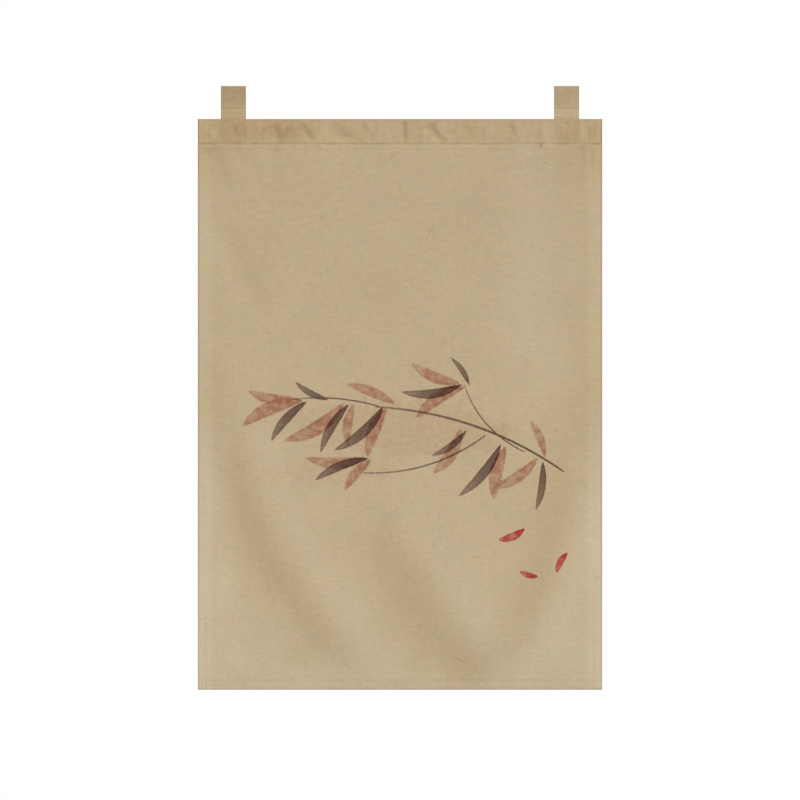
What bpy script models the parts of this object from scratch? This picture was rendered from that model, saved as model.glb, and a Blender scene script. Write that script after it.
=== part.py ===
"""Noren curtain: one hung cloth with a rod pocket along its top, and two sewn tab loops.

Metres, +Z up. The front faces -Y. The origin is at the top of the tab loops, midway between them.
"""

import math
from collections import namedtuple

import bmesh
import bpy

# The panel: one cloth, its top turned over to the back and stitched down as a rod pocket
PANEL_WIDTH = 0.850
PANEL_DROP = 1.200  # top fold to bottom edge
HEADING_DROP = 0.0515  # top fold to the heading's stitch line
TURNED_EDGE = 0.003  # the turned-over cloth's end, past the stitch line
SIDE_HEM = 0.018
BOTTOM_HEM = 0.020
HEM_STEP = 0.002  # width over which a hem's extra layers end

# The cloth, and how far apart its layers lie
CLOTH = 0.0012
HEMMED_CLOTH = 0.0020
LAYER_GAP = 0.0004

# The rod pocket's cross-section. The front layer carries the cloth and hangs nearly flat, and the
# turned-over layer is slack and stands off behind it.
POCKET_FRONT = 0.0034
POCKET_BACK = 0.0092
POCKET_WIDEST = 0.012  # its widest level, below the top fold
SEAM_ROLL = 0.0006  # how far the cloth rounds forward under the stitch line
SEAM_ROLL_DROP = 0.014

# The tabs: a strip folded double, stitched across below its loop, its two ends behind the heading
TAB_WIDTH = 0.0525
TAB_INSET = 0.0485  # from the panel's side edge to the tab
TAB_RISE = 0.0695  # loop top to the panel's top fold
TAB_SEAM = 0.045  # loop top to the stitch line across the tab
TAB_END = 0.0535  # the strip's two ends, below the panel's top fold
LOOP_DEPTH = 0.0164
LOOP_WIDEST = 0.011

TAB_HALF = CLOTH + LAYER_GAP / 2  # half of the doubled strip
PANEL_Y = -(POCKET_BACK + LAYER_GAP + TAB_HALF)  # the pocket's seam, in front of the tabs

# How finely the panel and the pouches are stepped
FIELD_COLUMNS = 36
UPPER_FIELD_ROWS = 7
LOWER_FIELD_ROWS = 22
LOWER_FIELD_DROP = 0.42
TAPER_ROWS = 4
CROWN_ANGLES = (60, 30, 0)
FOLD_STEPS = 24

# Long folds, in x and drop below the top fold. Each runs from start to end, bent towards pull.
# Across it the cloth steps back by depth over band, then comes forward again over reach, on the
# -X side of the fold (side 1) or the +X side (side -1). It grows over rise and dies over fade,
# as shares of its length.
Fold = namedtuple("Fold", "start pull end side depth band reach rise fade")
FOLDS = (
    Fold((-0.404, 0.440), (-0.385, 0.874), (-0.110, 1.140), 1, 0.0100, 0.086, 0.150, 0.40, 0.12),
    Fold((-0.078, 0.715), (-0.010, 1.010), (0.180, 1.180), 1, 0.0105, 0.108, 0.175, 0.60, 0.02),
    Fold((0.378, 0.500), (0.400, 0.880), (0.225, 1.150), -1, 0.0090, 0.080, 0.130, 0.40, 0.10),
    Fold((0.352, 0.070), (0.322, 0.330), (0.385, 0.640), 1, 0.0040, 0.080, 0.120, 0.45, 0.30),
    Fold((-0.366, 0.170), (-0.330, 0.300), (-0.278, 0.390), 1, 0.0018, 0.042, 0.060, 0.40, 0.30),
)

# Broad swells that grow towards the hem: x and drop of the middle, radius, how far forward
Swell = namedtuple("Swell", "x drop radius forward")
SWELLS = (
    Swell(-0.425, 1.200, 0.150, 0.0050),
    Swell(0.425, 1.200, 0.140, 0.0060),
    Swell(-0.020, 1.200, 0.170, 0.0020),
    Swell(0.240, 0.700, 0.180, 0.0022),
    Swell(-0.200, 0.620, 0.190, 0.0018),
)

# Places where the empty pocket has sunk: x, half width, how much of its depth is lost
Sag = namedtuple("Sag", "x half_width loss")
SAGS = (
    Sag(-0.240, 0.060, 0.16),
    Sag(-0.105, 0.050, 0.10),
    Sag(0.030, 0.070, 0.18),
    Sag(0.190, 0.060, 0.12),
)

# Colours, linear
CLOTH_COLOUR = (0.509, 0.397, 0.246, 1.0)
TAB_COLOUR = (0.440, 0.330, 0.190, 1.0)


def smooth(share):
    """0 to 1, with soft ends."""
    share = min(max(share, 0.0), 1.0)
    return share * share * (3 - 2 * share)


def spread(start, end, steps):
    """Evenly spaced values after start, up to end."""
    return [start + (end - start) * step / steps for step in range(1, steps + 1)]


def fold_route(fold):
    """Places along a fold and a little past its ends, as (share of its length, x, drop)."""
    route = []
    for step in range(-FOLD_STEPS // 4, FOLD_STEPS * 5 // 4 + 1):
        t = step / FOLD_STEPS
        weights = ((1 - t) ** 2, 2 * t * (1 - t), t * t)
        points = (fold.start, fold.pull, fold.end)
        x, drop = (sum(w * point[axis] for w, point in zip(weights, points)) for axis in (0, 1))
        route.append((t, x, drop))
    return route


FOLD_ROUTES = {fold: fold_route(fold) for fold in FOLDS}


def near_fold(fold, x, drop):
    """How far along a fold its nearest place is, and the distance from it, positive towards -X."""
    nearest, share, side = math.inf, 0.0, 1.0
    route = FOLD_ROUTES[fold]
    for (t0, x0, d0), (t1, x1, d1) in zip(route, route[1:]):
        run_x, run_d = x1 - x0, d1 - d0
        part = ((x - x0) * run_x + (drop - d0) * run_d) / (run_x**2 + run_d**2)
        part = min(max(part, 0.0), 1.0)
        off_x, off_d = x - x0 - part * run_x, drop - d0 - part * run_d
        distance = math.hypot(off_x, off_d)
        if distance < nearest:
            nearest = distance
            share = t0 + part * (t1 - t0)
            side = math.copysign(1.0, run_x * off_d - run_d * off_x)
    return share, nearest * side


def fold_set_back(fold, x, drop):
    """How far a fold sets the cloth back."""
    share, off = near_fold(fold, x, drop)
    off *= fold.side
    strength = smooth(share / fold.rise) * smooth((1 + fold.fade - share) / (2 * fold.fade))
    width = 0.5 + 0.5 * strength
    step_back = smooth(off / (fold.band * width) + 0.5)
    return_forward = 1 - smooth((off - fold.band * width / 2) / (fold.reach * width))
    return fold.depth * strength * step_back * return_forward


def set_back(x, drop):
    """How far the hung cloth lies behind its flat plane."""
    total = sum(fold_set_back(fold, x, drop) for fold in FOLDS)
    for swell in SWELLS:
        off = math.hypot(x - swell.x, drop - swell.drop) / swell.radius
        total -= swell.forward * (1 - smooth(off))
    return total * smooth((drop - HEADING_DROP) / SEAM_ROLL_DROP)


def cloth_at(x, drop):
    """Thickness of the cloth, more in the hems."""
    side = smooth((abs(x) - (PANEL_WIDTH / 2 - SIDE_HEM - HEM_STEP)) / HEM_STEP)
    bottom = smooth((drop - (PANEL_DROP - BOTTOM_HEM - HEM_STEP)) / HEM_STEP)
    return CLOTH + (HEMMED_CLOTH - CLOTH) * max(side, bottom)


def pouch_half(drop, widest, seam, half, closed_half):
    """Half depth of a pouch that is round over its top fold and closes at its seam."""
    if drop < widest:
        return half * math.sqrt(1 - ((widest - drop) / widest) ** 2)
    return closed_half + (half - closed_half) * (1 - smooth((drop - widest) / (seam - widest)))


def pocket_wall(layer, x, drop):
    """How far the pocket's front (-1) or back (1) layer stands from its seam's plane."""
    lost = sum(sag.loss * (1 - smooth(abs(x - sag.x) / sag.half_width)) for sag in SAGS)
    half = (POCKET_FRONT if layer < 0 else POCKET_BACK) * (1 - lost)
    closed_half = cloth_at(x, drop) + LAYER_GAP / 2
    return layer * pouch_half(drop, POCKET_WIDEST, HEADING_DROP, half, closed_half)


def over_the_fold(front, back):
    """Rows up the front layer, over the top fold and down the back one, as (layer, drop)."""
    return [(-1, drop) for drop in front] + [(1, drop) for drop in reversed(back[:-1])]


def taper_drops(widest, seam):
    """Rows of a pouch from its seam up to its widest level."""
    return [seam] + spread(seam, widest, TAPER_ROWS)


def crown_drops(widest):
    """Rows of a pouch over its top fold, above its widest level."""
    return [widest * (1 - math.cos(math.radians(angle))) for angle in CROWN_ANGLES]


def swept_strip(name, columns, rows, place, thickness, material, thin_share=1.0, weight=None):
    """A sheet that follows rows of a section, at each column across, given its thickness inward."""
    mesh = bpy.data.meshes.new(name)
    work = bmesh.new()
    bmesh.ops.create_grid(work, x_segments=len(columns) - 1, y_segments=len(rows) - 1, size=1.0)
    layer = work.verts.layers.deform.verify()
    for vert in work.verts:
        column = round((vert.co.x + 1) / 2 * (len(columns) - 1))
        row = round((vert.co.y + 1) / 2 * (len(rows) - 1))
        vert.co = place(columns[column], *rows[row])
        if weight is not None:
            vert[layer][0] = weight(columns[column], *rows[row])
    work.to_mesh(mesh)
    work.free()
    mesh.materials.append(material)
    mesh.shade_smooth()
    strip = bpy.data.objects.new(name, mesh)
    shell = strip.modifiers.new("Cloth", "SOLIDIFY")
    shell.thickness = thickness
    shell.offset = -1
    if weight is not None:
        strip.vertex_groups.new(name="Hems")
        shell.vertex_group = "Hems"
        shell.thickness_vertex_group = thin_share
    return strip


def panel(material):
    """The hung cloth, with its rod pocket and hems."""
    half_field = PANEL_WIDTH / 2 - SIDE_HEM - HEM_STEP
    columns = [-PANEL_WIDTH / 2, -PANEL_WIDTH / 2 + SIDE_HEM, -half_field]
    columns += spread(-half_field, half_field, FIELD_COLUMNS)
    columns += [PANEL_WIDTH / 2 - SIDE_HEM, PANEL_WIDTH / 2]

    hem_drop = PANEL_DROP - BOTTOM_HEM
    under_seam = HEADING_DROP + SEAM_ROLL_DROP
    field = [PANEL_DROP, hem_drop, hem_drop - HEM_STEP]
    field += spread(hem_drop - HEM_STEP, LOWER_FIELD_DROP, LOWER_FIELD_ROWS)
    field += spread(LOWER_FIELD_DROP, under_seam, UPPER_FIELD_ROWS)
    field += [(HEADING_DROP + under_seam) / 2]
    pocket = taper_drops(POCKET_WIDEST, HEADING_DROP) + crown_drops(POCKET_WIDEST)
    rows = over_the_fold(field + pocket, [HEADING_DROP + TURNED_EDGE] + pocket)

    def place(x, layer, drop):
        roll = SEAM_ROLL * math.sin(math.pi * smooth((drop - HEADING_DROP) / SEAM_ROLL_DROP))
        away = set_back(x, drop) - roll if layer < 0 else 0.0
        return x, PANEL_Y + pocket_wall(layer, x, drop) + away, -TAB_RISE - drop

    def hem_weight(x, layer, drop):
        return (cloth_at(x, drop) - CLOTH) / (HEMMED_CLOTH - CLOTH)

    return swept_strip(
        "panel", columns, rows, place, HEMMED_CLOTH, material, CLOTH / HEMMED_CLOTH, hem_weight
    )


def tab(name, middle, material):
    """A strip folded double into a loop, its ends lying down the back of the heading."""
    columns = [middle - TAB_WIDTH / 2, middle + TAB_WIDTH / 2]
    behind_pocket = [TAB_END] + taper_drops(POCKET_WIDEST, HEADING_DROP)
    drops = [TAB_RISE + drop for drop in behind_pocket] + [(TAB_RISE + TAB_SEAM) / 2]
    drops += taper_drops(LOOP_WIDEST, TAB_SEAM) + crown_drops(LOOP_WIDEST)
    rows = over_the_fold(drops, drops)

    def middle_line(x, drop):
        """The strip hangs straight down to the pocket's widest level, and lies along it below that."""
        below = max(drop - TAB_RISE, POCKET_WIDEST)
        return PANEL_Y + pocket_wall(1, x, below) + LAYER_GAP + TAB_HALF

    def place(x, layer, drop):
        half = pouch_half(min(drop, TAB_SEAM), LOOP_WIDEST, TAB_SEAM, LOOP_DEPTH / 2, TAB_HALF)
        return x, middle_line(x, drop) + layer * half, -drop

    return swept_strip(name, columns, rows, place, CLOTH, material)


def cloth_material(name, colour):
    material = bpy.data.materials.new(name)
    material.use_nodes = True
    surface = material.node_tree.nodes["Principled BSDF"]
    surface.inputs["Base Color"].default_value = colour
    surface.inputs["Roughness"].default_value = 0.9
    surface.inputs["Metallic"].default_value = 0.0
    return material


for old in list(bpy.data.objects):
    bpy.data.objects.remove(old, do_unlink=True)

curtain = bpy.data.collections.new("Noren curtain")
bpy.context.scene.collection.children.link(curtain)

curtain.objects.link(panel(cloth_material("Panel cloth", CLOTH_COLOUR)))
tab_middle = PANEL_WIDTH / 2 - TAB_INSET - TAB_WIDTH / 2
for tab_name, side in (("tab_left", -1), ("tab_right", 1)):
    tab_cloth = cloth_material(tab_name + " cloth", TAB_COLOUR)
    curtain.objects.link(tab(tab_name, side * tab_middle, tab_cloth))
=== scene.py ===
"""Noren curtain as it hangs: the printed cloth with its rod pocket, two tab loops and the sewing.

Metres, +Z up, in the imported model's frame: the front faces -Y, and the origin is at the top of the
tab loops, midway between them. A place on the cloth is its x and its drop below the top fold.
"""

import math
from collections import namedtuple

import bpy
import numpy as np
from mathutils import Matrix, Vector, noise


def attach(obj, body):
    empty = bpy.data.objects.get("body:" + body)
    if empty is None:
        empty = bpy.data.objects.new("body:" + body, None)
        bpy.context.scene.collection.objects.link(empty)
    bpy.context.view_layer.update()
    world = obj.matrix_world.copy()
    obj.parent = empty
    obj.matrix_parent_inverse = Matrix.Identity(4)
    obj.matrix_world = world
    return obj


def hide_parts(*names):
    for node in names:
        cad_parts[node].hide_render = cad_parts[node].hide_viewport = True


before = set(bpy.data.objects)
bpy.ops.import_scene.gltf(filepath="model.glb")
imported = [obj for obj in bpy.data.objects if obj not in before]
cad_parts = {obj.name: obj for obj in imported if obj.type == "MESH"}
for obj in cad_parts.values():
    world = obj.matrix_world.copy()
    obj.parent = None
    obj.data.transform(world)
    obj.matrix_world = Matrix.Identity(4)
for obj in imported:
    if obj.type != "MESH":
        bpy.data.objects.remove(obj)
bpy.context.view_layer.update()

# Studio. The curtain is seen square on and without perspective, against white. A broad key light
# stands above and in front, a little to the right, in a pale room with a pale floor.
VIEW_WIDTH = 1.6822
VIEW_HEIGHT = -0.6603
FLOOR_DROP = 1.56
FLOOR_SIZE = 14.0
ROOM_WHITE = 1.0
ROOM_LIGHT = 0.23
KEY_FROM = (0.16, -0.69, 0.71)
KEY_STRENGTH = 2.80
BACK_FROM = (-0.35, 0.80, 0.45)
BACK_STRENGTH = 0.9


def add_object(name, data):
    """An object at the origin, linked into the scene."""
    made = bpy.data.objects.new(name, data)
    bpy.context.scene.collection.objects.link(made)
    return made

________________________

Each line from the line containing "bpy.context.scene.collection.children.link(curtain)" through the line containing "before = set(bpy.data.objects)" is to be transcribed exactly, and no other line.

bpy.context.scene.collection.children.link(curtain)

curtain.objects.link(panel(cloth_material("Panel cloth", CLOTH_COLOUR)))
tab_middle = PANEL_WIDTH / 2 - TAB_INSET - TAB_WIDTH / 2
for tab_name, side in (("tab_left", -1), ("tab_right", 1)):
    tab_cloth = cloth_material(tab_name + " cloth", TAB_COLOUR)
    curtain.objects.link(tab(tab_name, side * tab_middle, tab_cloth))
=== scene.py ===
"""Noren curtain as it hangs: the printed cloth with its rod pocket, two tab loops and the sewing.

Metres, +Z up, in the imported model's frame: the front faces -Y, and the origin is at the top of the
tab loops, midway between them. A place on the cloth is its x and its drop below the top fold.
"""

import math
from collections import namedtuple

import bpy
import numpy as np
from mathutils import Matrix, Vector, noise


def attach(obj, body):
    empty = bpy.data.objects.get("body:" + body)
    if empty is None:
        empty = bpy.data.objects.new("body:" + body, None)
        bpy.context.scene.collection.objects.link(empty)
    bpy.context.view_layer.update()
    world = obj.matrix_world.copy()
    obj.parent = empty
    obj.matrix_parent_inverse = Matrix.Identity(4)
    obj.matrix_world = world
    return obj


def hide_parts(*names):
    for node in names:
        cad_parts[node].hide_render = cad_parts[node].hide_viewport = True


before = set(bpy.data.objects)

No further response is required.